Relation extraction (RE)
-
Determining relationships:
RE algorithms analyze the text to determine the relationships between identified entities. This involves identifying the types of interactions or associations, such as “works at,” “located in,” or “part of.”
-
Contextual analysis:
The context of each relationship is analyzed to ensure accuracy. This step may involve co-reference resolution to understand relationships mentioned indirectly or across multiple sentences.
Dependency parsing
-
Syntactic analysis:
Dependency parsing involves a detailed analysis of the grammatical structure of sentences. This step identifies the subjects, verbs, and objects, and understands their grammatical roles and relationships.
-
Understanding relationships:
By analyzing dependencies, the parser can accurately map out how different elements of a sentence relate to each other. This is crucial for forming accurate triplets that reflect the true meaning of the text.
Triplet formation
-
Combining outputs:
The outputs of NER, RE, and dependency parsing are combined to form triplets in the [subject, link, object] format. This involves aligning identified entities and their relationships with the grammatical structure.
-
Triplet standardization:
Triplets are standardized to ensure consistency and clarity.
Spacy architecture
General architecture
Processing pipeline
PrivateAI quickly overviewed a new conversational assistant called “Le Chat” based on Mistral Large model from the Mistral team.

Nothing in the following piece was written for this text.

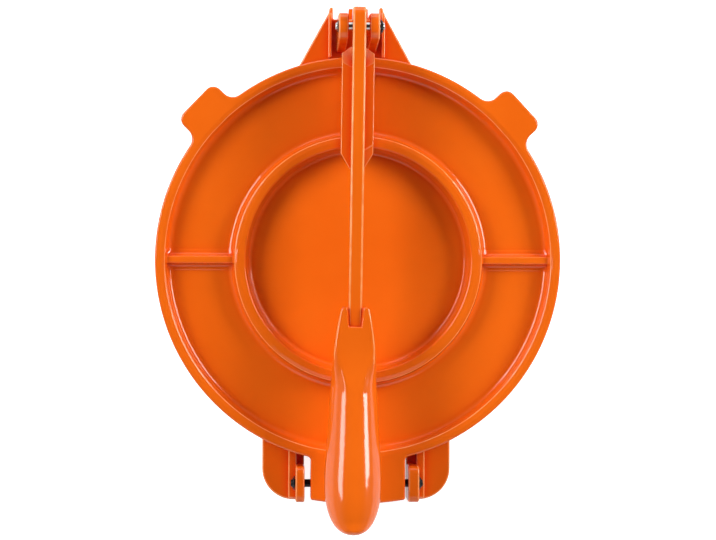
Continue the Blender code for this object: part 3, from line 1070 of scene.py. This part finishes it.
def rear_bracket(side):
    """One rear flange with the step and the round lug of the plate hinge."""
    rear_y = hinge.y - hinge_lug_radius
    root_y = -(plate_radius - rear_flange_overlap)
    corner = (rear_flange_half - rear_flange_corner, rear_y + rear_flange_corner)
    lug_inner_side = hinge_lug_inner - (right_lug_extra if side > 0 else 0)
    outline = [(lug_inner_side, root_y), (lug_inner_side, rear_y)]
    outline += arc(corner, rear_flange_corner, 270, 360, lug_steps) + [(rear_flange_half, root_y)]
    plan = [(side * x, y) for x, y in outline]
    flange = cast(slab("flange", plan, flange_low, rear_flange_top))
    foot = rear_flange_top - cast_round
    step_y = -(plate_radius - skirt_width)
    inner = hinge_lug_outer - cast_round
    outline = [(inner, step_y), (inner, rear_y + edge_round)]
    outline += [(hinge_step_outer, rear_y + edge_round), (hinge_step_outer, step_y)]
    step = cast(slab("step", [(side * x, y) for x, y in outline], foot, hinge_step_top))
    outline = [(rear_y, foot), (hinge.y + hinge_lug_radius, foot)]
    for y, z in arc((0, 0), 1, 0, 180, wide_steps):
        outline.append((hinge.y + hinge_lug_radius * bent(y, hinge_lug_power),
                        hinge.z + hinge_lug_radius * bent(z, hinge_lug_power)))
    low, high = sorted((side * lug_inner_side, side * hinge_lug_outer))
    lug = cast(slab("hinge_lug", outline, low, high, "X"))
    for tool in (step, lug):
        boolean(flange, tool, "UNION")
    return settle(flange, (step, lug))


def axis_of(low, high):
    """The place of an axis along X in the middle of a box."""
    return (low.y + high.y) / 2, (low.z + high.z) / 2


def pin_hole(middle, half, low, high):
    """A cutter for the hole of a pin, from the pin's own box."""
    y, z = axis_of(low, high)
    radius = pin_hole_share * (high.z - low.z) / 2
    return new_object(rod("pin_hole", radius, middle - half, middle + half, y, z, contact_gap))


def build_base():
    """The lower casting."""
    base = base_disc()
    tools = base_ribs() + [front_bracket(), rear_bracket(-1), rear_bracket(1)]
    for tool in tools:
        boolean(base, tool, "UNION")
    holes = [pin_hole(front_middle, web_inner - contact_gap, pin_low, pin_high),
             pin_hole(0, hinge_lug_outer + cast_round, hinge_pin_low, hinge_pin_high)]
    for hole in holes:
        boolean(base, hole, "DIFFERENCE")
    return settle(base, tools + holes)


def turned_pin(name, look):
    """A pin turned from bar, with domed ends and a groove under each push-on clip, from the pin's box."""
    low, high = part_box(name)
    y, z = axis_of(low, high)
    radius = (high.z - low.z) / 2
    half = (high.x - low.x) / 2
    dome = pin_dome_share * radius
    groove = half - groove_inset - groove_width
    side = [(groove, radius), (groove, radius - groove_depth)]
    side += [(half - groove_inset, radius - groove_depth), (half - groove_inset, radius)]
    side += arc((half - dome, radius - dome), dome, 90, 10, dome_steps)
    outline = [(-x, r) for x, r in reversed(side)] + side
    middle = (low.x + high.x) / 2
    rows = [ring(middle + x, y, z, r) for x, r in outline]
    tips = [(middle + end * half, y, z) for end in (-1, 1)]
    return new_object(skin(name + "_turned", rows, *tips), [look])


def push_clip(name, pin_name, outwards, look):
    """A push-on clip: a flat sheet rim and, inside it, teeth that bend out to grip the pin."""
    low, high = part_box(name)
    pin_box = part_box(pin_name)
    y, z = axis_of(low, high)
    outer = (high.z - low.z) / 2
    inner = (pin_box[1].z - pin_box[0].z) / 2 + clip_play
    bend = inner + (outer - inner) * clip_bend_share
    depth = high.x - low.x
    start = low.x if outwards > 0 else high.x
    loop = ((0, outer - clip_edge), (clip_edge, outer), (clip_sheet - clip_edge, outer),
            (clip_sheet, outer - clip_edge), (clip_sheet, bend + clip_edge), (depth, inner + clip_edge),
            (depth, inner), (depth - clip_sheet, inner), (0, bend))
    points = []
    faces = []
    for row, (across, radius) in enumerate(loop):
        below = row * clip_facets
        above = (row + 1) % len(loop) * clip_facets
        for column in range(clip_facets):
            turn = math.tau * column / clip_facets
            gap = (turn * clip_teeth / math.tau) % 1 < clip_gap_share
            reach = max(radius, bend - clip_edge) if gap else radius
            points.append((start + outwards * across,
                           y + reach * math.cos(turn), z + reach * math.sin(turn)))
            after = (column + 1) % clip_facets
            faces.append((below + column, below + after, above + after, above + column))
    return new_object(mesh_from(name + "_sheet", points, faces), [look])


def dress(piece, slot, body, *nodes):
    """Smooths a piece, gives it its body and lets it stand for its nodes. The slot is not used."""
    smooth(piece)
    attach(piece, body)
    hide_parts(*nodes)


dress(build_upper_plate(), "orange_enamel", "plate", "upper_plate")
dress(build_lever(), "orange_enamel", "arm", "lever")
dress(build_base(), "orange_enamel", "base", "base_plate")
dress(turned_pin("lever_pin", steel), "pin_steel", "base", "lever_pin")
dress(turned_pin("hinge_pin", black), "black_steel", "base", "hinge_pin")
for pin_name in ("lever_pin", "hinge_pin"):
    for word, outwards in (("left", -1), ("right", 1)):
        clip_name = f"{pin_name}_clip_{word}"
        dress(push_clip(clip_name, pin_name, outwards, black), "black_steel", "base", clip_name)


# Floor, light and camera. The sky's levels go with the height of the direction looked in.

floor_half = 6.0
floor_low = -0.01
floor_high = -0.0002
floor_color = (0.86, 0.86, 0.86, 1.0)
floor_roughness = 0.9
floor_specular = 0.1
sky_levels = ((0.0, 0.4), (0.35, 0.4), (0.50, 0.3), (0.64, 0.14), (0.77, 0.07), (0.90, 0.03), (1.0, 0.03))
sky_lean = (-0.20, 0.45)
camera_glow = 0.5
mirrored_glow = 0.35
# Name, azimuth and height in degrees, distance, width, length and power in watts.
softboxes = (
    ("softbox_left", 158, 34, 1.15, 0.75, 0.40, 9.2),
    ("softbox_right", 22, 28, 1.15, 0.62, 0.36, 10.6),
    ("softbox_front", 95, 14, 1.15, 0.80, 0.30, 1.8),
    ("softbox_rear", 268, 35, 1.15, 1.10, 1.00, 3.2),
)
camera_place = Vector((-0.0480, 0.0018, 1.126))
camera_aim = Vector((-0.0002, -0.0050, 0.026))
camera_roll = 0.0039
focal_pixels = 2205.8
image_width = 716
near_clip = 0.01


def white_floor():
    """A wide pale floor that is white from above and keeps a soft shadow."""
    outline = [(-floor_half, -floor_half), (floor_half, -floor_half),
               (floor_half, floor_half), (-floor_half, floor_half)]
    mesh = slab("floor", outline, floor_low, floor_high)
    floor = new_object(mesh, ())
    material, link, shader, add = nodes_of("floor_white")
    shader.inputs["Base Color"].default_value = floor_color
    shader.inputs["Roughness"].default_value = floor_roughness
    shader.inputs["Specular IOR Level"].default_value = floor_specular
    path = add("ShaderNodeLightPath")
    seen = path.outputs["Is Camera Ray"]
    for kind in ("Is Glossy Ray", "Is Transmission Ray"):
        either = add("ShaderNodeMath", operation="MAXIMUM")
        link(seen, either.inputs[0])
        link(path.outputs[kind], either.inputs[1])
        seen = either.outputs["Value"]
    direct = add("ShaderNodeMath", operation="MULTIPLY")
    direct.inputs[1].default_value = camera_glow
    link(path.outputs["Is Camera Ray"], direct.inputs[0])
    glow = add("ShaderNodeMath", operation="MULTIPLY_ADD")
    glow.inputs[1].default_value = mirrored_glow
    link(seen, glow.inputs[0])
    link(direct.outputs["Value"], glow.inputs[2])
    link(glow.outputs["Value"], shader.inputs["Emission Strength"])
    shader.inputs["Emission Color"].default_value = (1.0, 1.0, 1.0, 1.0)
    mesh.materials.append(material)


def sky():
    """A soft sky: pale near the horizon and dark overhead, as under a studio ceiling."""
    world = bpy.data.worlds.new("studio")
    bpy.context.scene.world = world
    world.use_nodes = True
    tree = world.node_tree
    link = tree.links.new
    add = adder(tree)
    background = tree.nodes["Background"]
    place = add("ShaderNodeTexCoord")
    split = add("ShaderNodeSeparateXYZ")
    link(place.outputs["Generated"], split.inputs["Vector"])
    ramp = add("ShaderNodeValToRGB")
    stops = ramp.color_ramp.elements
    while len(stops) < len(sky_levels):
        stops.new(1.0)
    for stop, (height, level) in zip(stops, sky_levels):
        stop.position = height
        stop.color = (level, level, level, 1.0)
    link(split.outputs["Z"], ramp.inputs["Fac"])
    link(ramp.outputs["Color"], background.inputs["Color"])
    lean = add("ShaderNodeVectorMath", operation="DOT_PRODUCT")
    lean.inputs[1].default_value = (*sky_lean, 0.0)
    link(place.outputs["Generated"], lean.inputs[0])
    level = add("ShaderNodeMath", operation="ADD")
    level.inputs[1].default_value = 1.0
    link(lean.outputs["Value"], level.inputs[0])
    link(level.outputs["Value"], background.inputs["Strength"])


def softbox(name, azimuth, height, distance, width, length, power):
    """A rectangular soft light that faces the plate from an azimuth and a height in degrees."""
    aim = Vector((0, 0, rim_top))
    turn, rise = math.radians(azimuth), math.radians(height)
    direction = Vector((math.cos(turn) * math.cos(rise), math.sin(turn) * math.cos(rise), math.sin(rise)))
    place = aim + direction * distance
    data = bpy.data.lights.new(name, "AREA")
    data.shape = "RECTANGLE"
    data.size = width
    data.size_y = length
    data.energy = power
    lamp = bpy.data.objects.new(name, data)
    bpy.context.scene.collection.objects.link(lamp)
    lamp.location = place
    lamp.rotation_euler = (aim - place).to_track_quat("-Z", "Y").to_euler()


def camera():
    """The photograph's camera: a little to the left of the middle, 1.1 m over the rim."""
    data = bpy.data.cameras.new("camera")
    data.lens = data.sensor_width * focal_pixels / image_width
    data.clip_start = near_clip
    forward = (camera_aim - camera_place).normalized()
    upward = Vector((-math.sin(camera_roll), math.cos(camera_roll), 0))
    right = forward.cross(upward).normalized()
    up = right.cross(forward)
    turn = Matrix((right, up, -forward)).transposed().to_4x4()
    eye = bpy.data.objects.new("camera", data)
    bpy.context.scene.collection.objects.link(eye)
    eye.matrix_world = Matrix.Translation(camera_place) @ turn
    bpy.context.scene.camera = eye


white_floor()
sky()
for values in softboxes:
    softbox(*values)
camera()
bpy.context.scene.view_settings.view_transform = "Standard"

We tried a few simple prompts to this model regarding our task of triplet extraction and the first impression was quite inspiring.
It shows better results than Mistral 7B in the aspects of triplet list completion and error number. The model processes the texts quickly and requires less detailed prompts to analyze the texts in a needed way.
So, it looks capable of improving our results and we are looking forward to its open API release to test it more comprehensively.